Ask some serious poker players to play the u-game as responders, and give them aspiration levels to get at least 50%

I can guarantee you that those who hold out for more will do so on cold, hard calculated grounds.

Benoit Hardy-Vallée, PhD said...

Michael:

Thanks for your comment, but I never said that a) or b). This post only presented recent research on this subjects. My own view is developed in
How to Play the Ultimatum Game: An Engineering Approach to Metanormativity." Philosophical Psychology, 21(2), 173 - 192.

where I make a point similar to yours. So please refrain from calling me "silly" before knowing what I actually think.

michael webster said...

Benoit;

Trouble with the internet is that it is too easy to think that being hard on an idea is being hard on a person.
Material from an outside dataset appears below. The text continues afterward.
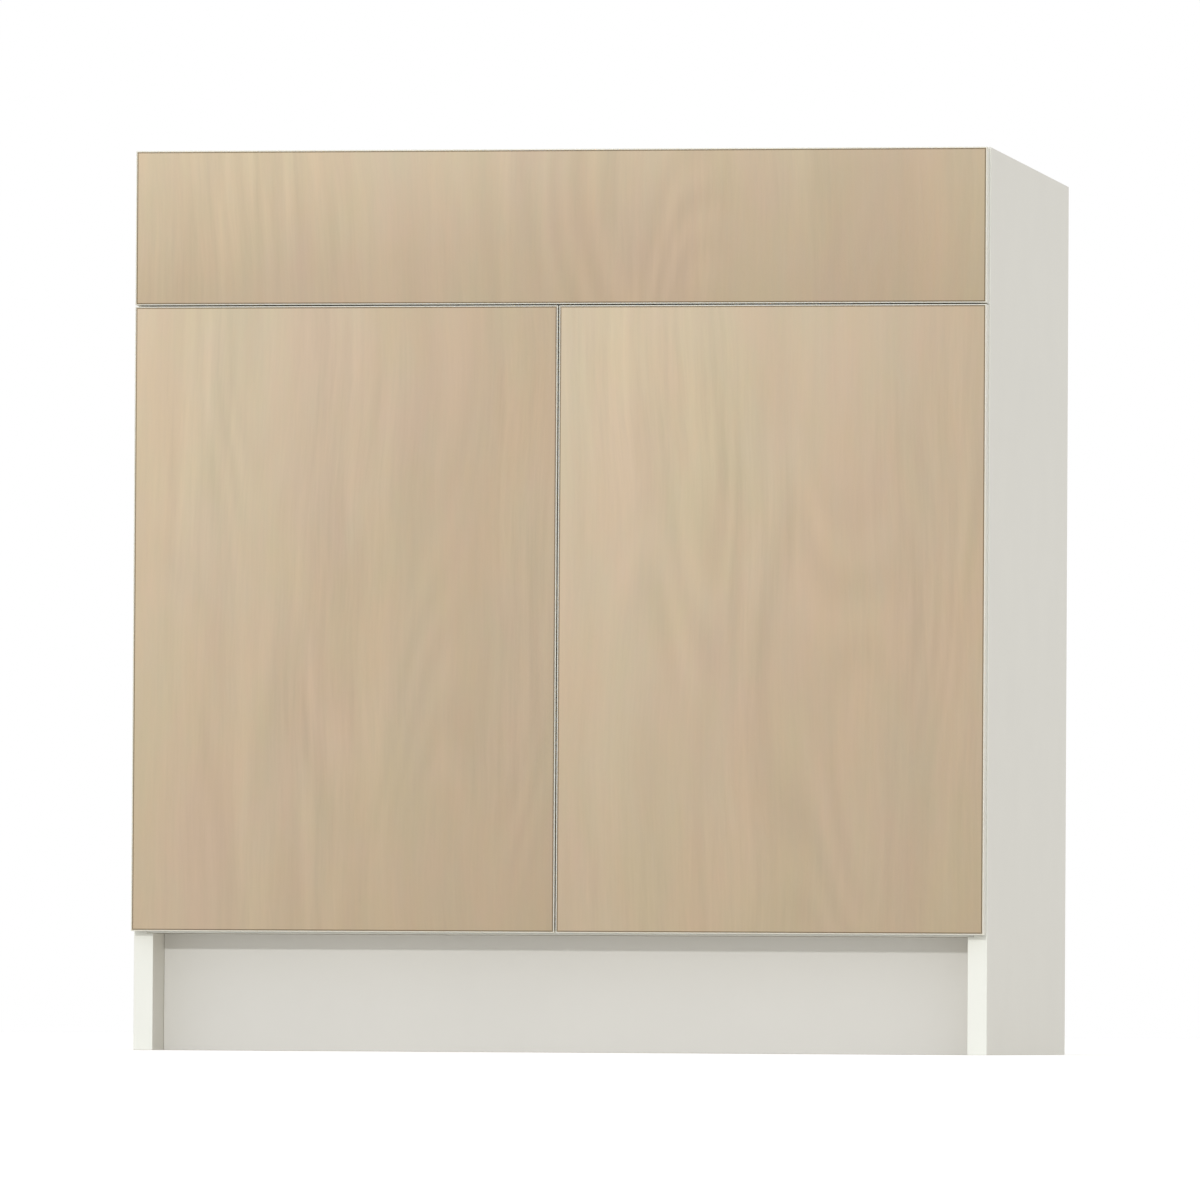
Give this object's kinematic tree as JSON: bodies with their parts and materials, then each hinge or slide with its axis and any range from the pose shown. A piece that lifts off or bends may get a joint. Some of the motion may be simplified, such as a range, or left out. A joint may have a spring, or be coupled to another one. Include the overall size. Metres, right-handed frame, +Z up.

I apologize if you think I called you "silly".

I did however call an idea silly - having re-read your paper co-authored with Paul Thagard, I offer the following observations.

First, in most decision theory there is a lamentable tradition of conflating two different notions of solution:

a) a solution to a problem, being a recommendation that may or may not work out.

b) a solution being the result of a calculation or solution of equations.

It is rarely spelled out how a solution/recommendation is a solution/calculation.

Often the problem is simply translated into some formal calculus, a solution calculated, and it is then assumed without argumentation or illumination that this calculation has merit as a recommendation for the non formal problem.

This is rarely straightfoward.

Second, many of the experimental results tell us far more about what the experimenters thought the game was about that what the participants did - as the tradition in experimental economics is to try to remove all relevant clues or hints about what the point of the exercise is. So, for example, while many people argue about whether fair offers are being rejected in the U-game, we really have no good reason to think that it is fairness as opposed to some other focal point that is being considered.

Third, now that people know that if they are serontonin deprived it is likely that they will reject unfair offers, can they mimic this behaviour when the underlying chemical basis is not present? My guess is "yes", and it is this type of adaptation which makes it hard to the conclusion that rejecting unfair offers is simply an emotional and not reasoned response.